Samaritans hold Israeli citizenship but half hail from the occupied West Bank and half from the seaside Tel Aviv suburb of Holon.

The West Bank Samaritans lived in Nablus until the first Palestinian uprising in the late 1980s, when clashes between Israeli troops and Palestinians drove them to relocate to Mount Gerizim.

"We are an Israelite entity, but we are the only one in the West Bank that is not surrounded by fences. And none of us are armed. We don't have guns here, only our smiles," Tsedaka says.

The West Bank Samaritans remain close to their former neighbours, and many Palestinians from Nablus, including the governor, visit the Passover ceremony and exchange warm greetings with longtime friends.

The ceremony also attracted two off-duty Israeli army reservists in olive uniforms and with M-16s hanging from their shoulders, who join dozens of other tourists pointing camera phones on the carcasses and the fires.

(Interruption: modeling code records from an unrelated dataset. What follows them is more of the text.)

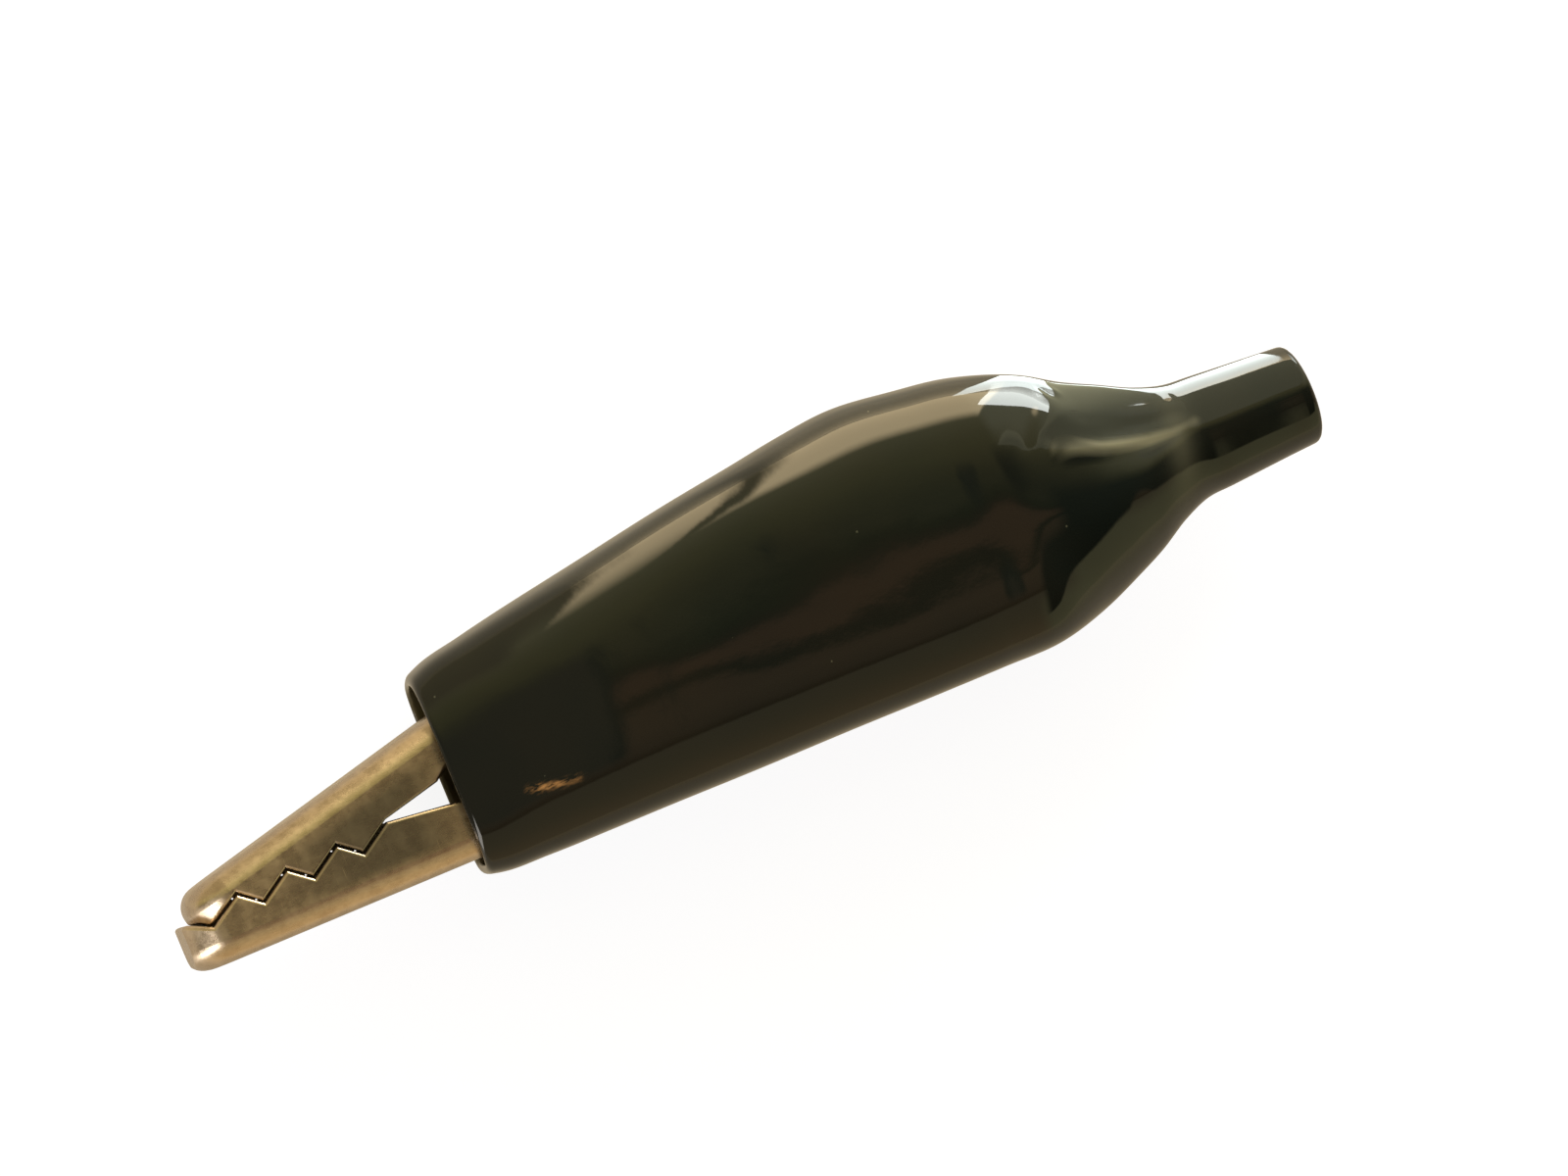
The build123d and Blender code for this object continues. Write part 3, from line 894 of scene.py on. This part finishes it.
# The room from the clip's underside (-1) to its back (1): the direction's y and the colour there.
room_bands = (
    (-0.96, (0.62, 0.45, 0.23)), (-0.68, (0.50, 0.39, 0.21)), (-0.36, (0.42, 0.33, 0.19)),
    (-0.33, (0.16, 0.08, 0.03)), (-0.26, (0.29, 0.18, 0.10)), (-0.12, (0.36, 0.22, 0.12)),
    (-0.085, (0.34, 0.20, 0.11)), (-0.070, (0.08, 0.05, 0.02)), (-0.058, (0.10, 0.06, 0.03)),
    (-0.046, (0.40, 0.21, 0.11)), (-0.018, (0.38, 0.20, 0.11)), (-0.004, (0.10, 0.06, 0.03)),
    (0.020, (0.08, 0.08, 0.03)), (0.050, (0.20, 0.18, 0.08)), (0.11, (0.33, 0.29, 0.12)),
    (0.22, (0.50, 0.44, 0.18)), (0.39, (0.66, 0.58, 0.27)), (0.60, (0.85, 0.75, 0.38)),
    (1.0, (0.55, 0.42, 0.22)),
)
low_tail_colour = (0.68, 0.63, 0.33)
high_jaw_colour = (0.48, 0.38, 0.20)
front_colours = ((0.18, 0.15, 0.10), (0.05, 0.06, 0.045))
high_tail_colour = (1.05, 1.00, 0.62)
overhead_colour = (0.01, 0.01, 0.01)


def set_world():
    """Warm bands, with patches towards the jaws, the tail and overhead; the camera sees it pale."""
    world = bpy.data.worlds.new("room")
    bpy.context.scene.world = world
    world.use_nodes = True
    tree = world.node_tree
    tree.nodes.clear()
    output = tree.nodes.new("ShaderNodeOutputWorld")
    x, y, z = axes(tree, node(tree, "ShaderNodeTexCoord").outputs["Generated"])

    across = product(tree, calculate(tree, "ADD", y, 1.0), 0.5)
    room = ramp(tree, across, [((1 + place) / 2, colour) for place, colour in room_bands])
    low_tail = product(tree, eased(tree, x, 0.20, 0.40), eased(tree, y, -0.30, -0.60))
    room = mix(tree, low_tail, room, low_tail_colour)
    high_jaw = product(
        tree, inverse(tree, eased(tree, x, -0.10, -0.02)), eased(tree, y, 0.25, 0.55)
    )
    room = mix(tree, high_jaw, room, high_jaw_colour)
    front = product(
        tree, inverse(tree, eased(tree, x, 0.138, 0.170)), eased(tree, y, -0.32, -0.20),
        inverse(tree, eased(tree, y, 0.06, 0.16)),
    )
    front_colour = mix(tree, eased(tree, x, 0.12, 0.145), *front_colours)
    room = mix(tree, front, room, front_colour)
    high_tail = mix(tree, eased(tree, x, 0.40, 0.60), room, high_tail_colour)
    room = mix(tree, eased(tree, y, 0.10, 0.40), room, high_tail)
    overhead = product(
        tree, eased(tree, x, 0.29, 0.42), eased(tree, z, 0.48, 0.54),
        inverse(tree, eased(tree, y, 0.03, 0.24)),
    )
    room = mix(tree, overhead, room, overhead_colour)
    seen = node(tree, "ShaderNodeLightPath").outputs["Is Camera Ray"]
    room = mix(tree, seen, room, (backdrop_glow,) * 3)
    background = node(tree, "ShaderNodeBackground", inputs={"Color": room, "Strength": 1.0})
    tree.links.new(background.outputs["Background"], output.inputs["Surface"])


# --- Scene ------------------------------------------------------------------------------------

bpy.context.scene.view_settings.view_transform = "Standard"

add_camera()

vinyl = vinyl_material()
# The nickel's last colour is painted shade that darkens the jaws' flats towards the boot.
nickel = plate_material(
    "nickel_plate", (0.54, 0.44, 0.34), (0.77, 0.64, 0.50), 0.22, 0.34, painted_shade=(0.31, 0.275, 0.23)
)
rivet_steel = plate_material("rivet_steel", (0.50, 0.45, 0.38), (0.66, 0.60, 0.52), 0.25, 0.40)
spring_steel = plate_material("spring_steel", (0.42, 0.40, 0.37), (0.58, 0.56, 0.52), 0.22, 0.34)
screw_steel = plate_material("screw_steel", (0.48, 0.45, 0.40), (0.66, 0.62, 0.55), 0.24, 0.38)

for name, material in (
    ("lower_jaw", nickel), ("upper_jaw", nickel),
    ("pivot_rivet", rivet_steel), ("terminal_screw", screw_steel),
):
    for held in frame["nodes"][name].material_slots:
        held.material = material

add_boot(vinyl)
add_spring(spring_steel)
add_floor()
add_lights()
add_card()
set_world()
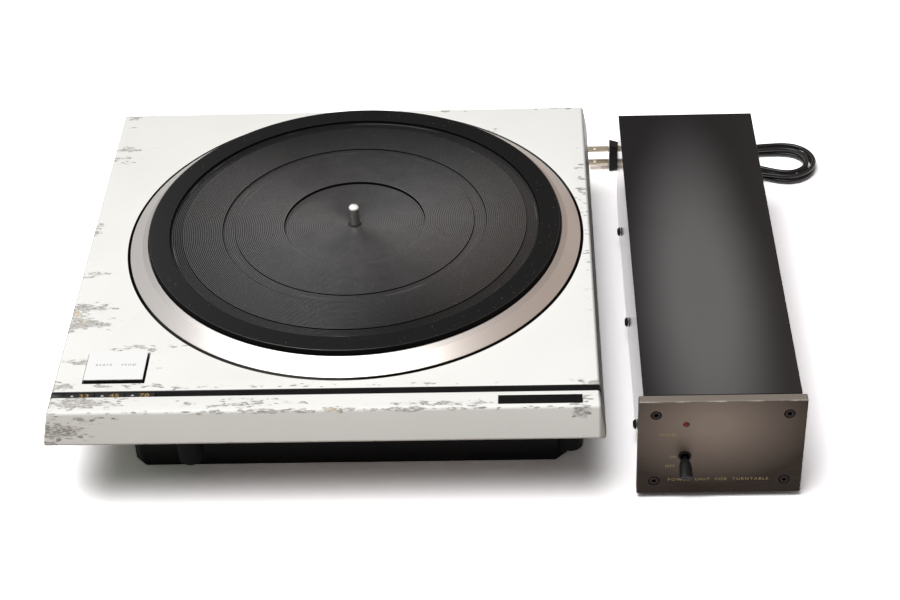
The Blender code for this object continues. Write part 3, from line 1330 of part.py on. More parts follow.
# Tie round the hank's waist
tie_width = 9 * mm
waist_points = [point - hank_middle for point in hank_points
                if abs((point - hank_middle).dot(hank_axis)) < hank_run / run_points]
tie_half = max(abs(point.dot(hank_side)) for point in waist_points) + cord_diameter / 2 + gap
tie_low = floor_clearance + tie_thickness
tie_high = hank_base + layer_height + cord_diameter / 2 + gap
tie_place = Matrix.Translation(hank_middle) @ Matrix.Rotation(hank_tilt, 4, 'Z')
tie_outside = block((-tie_width / 2, -tie_half - tie_thickness, floor_clearance),
                    (tie_width / 2, tie_half + tie_thickness, tie_high + tie_thickness))
tie_inside = block((-tie_width / 2 - overrun, -tie_half, tie_low), (tie_width / 2 + overrun, tie_half, tie_high))
for shape in (tie_outside, tie_inside):
    bmesh.ops.transform(shape, matrix=tie_place, verts=shape.verts)
cord_tie = add_piece("cord_tie", unit, black_plastic, [tie_outside])
cut(cord_tie, "cord_tie_inside", [tie_inside])

# Cord lead, from the grommet's boot down to the hank on the floor, under the plug's tail
lead_spacing = 2.5 * cord_diameter
backwards = Vector((0, 1, 0))
boot_tip = Vector((grommet_x, boot_start + boot_length + gap, grommet_height))
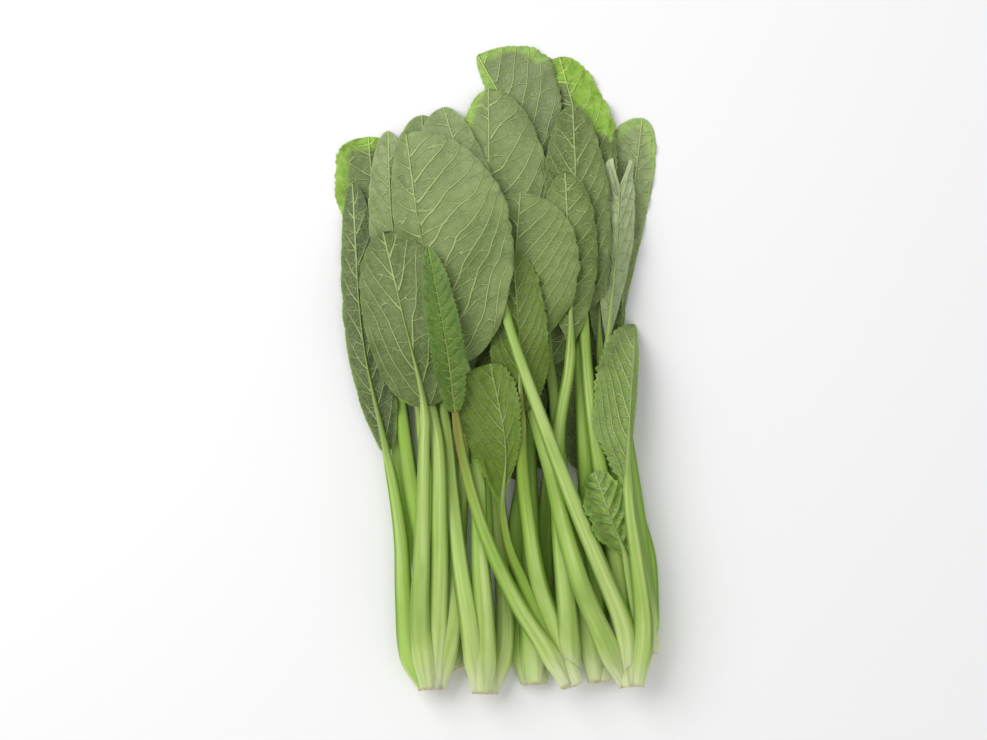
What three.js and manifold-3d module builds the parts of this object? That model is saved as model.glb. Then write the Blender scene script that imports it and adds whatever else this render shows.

"We were close, and how often do you get the chance to experience something like this?" one of the reservists, 32-year-old Amir Toledano, says.

The worshippers trace their history to the ancient kingdom of Samaria in the north of what is now the West Bank and see modern Jews as the descendants of the southern kingdom of Judah with its capital of Jerusalem.

"What the Jews believe, this is something that developed later on in the history of the development of the people of Israel," Tsedaka says.

"The southern tribes wanted to have their own cult place" which led to the construction of the First Jewish Temple in Jerusalem by the legendary King Solomon in the 10th century BC.

But Tsedaka says the Israelites prayed on Mount Gerizim centuries earlier, citing passages in the Torah that mention the site.

After Solomon's death the two kingdoms drifted apart, with the northern kingdom of the Samaritans falling to the Assyrian empire in 722 BC and the southern kingdom overrun by the Babylonians in 597 BC.

In the centuries that followed, as Jews were scattered across the ancient world the Samaritans remained in the Holy Land, where their numbers dwindled from 1.5 million in the fifth century AD to fewer than 150 in 1917.

"Every regime that came to the Holy Land persecuted the inhabitants of the Holy Land. The same thing happened to the Jews, but they set up centres outside," Tsedaka says.

The Samaritans' fortunes started improving under the British Mandate -- when colonial officials sought to rescue the community they associated with the "Good Samaritan" parable of Jesus -- and after the creation of Israel in 1948.

Their high priest receives holiday greetings from Israeli and Palestinian leaders annually, and when the Islamist Hamas movement won parliamentary elections in 2006 they too embraced the Samaritans, Tsedaka says.

"They gave us the same promises as all the others, to help the community and to protect the community," he adds.

As the night wears on the worshippers skin the goats, mount them on long wooden spears, and stoke the cauldrons with bitter herbs and deadwood while elders sit in a circle nearby and belt out songs in ancient Hebrew.

The meat will be buried in the underground ovens, cooked and eaten that night, and the remains will be incinerated, all according to biblical law.

Those who have come to view the ceremony -- Christians, Muslims, and Jews -- look on with a mixture of horror and wonder at the ancient wellspring of their three faiths, a primordial sacrifice on a holy mountain.

"It was probably like this in the time of the temple," says Yigal Kann, a middle-aged Israeli Jew from Jerusalem. "I'm sure they sacrificed lots and lots of animals. It was probably horrible."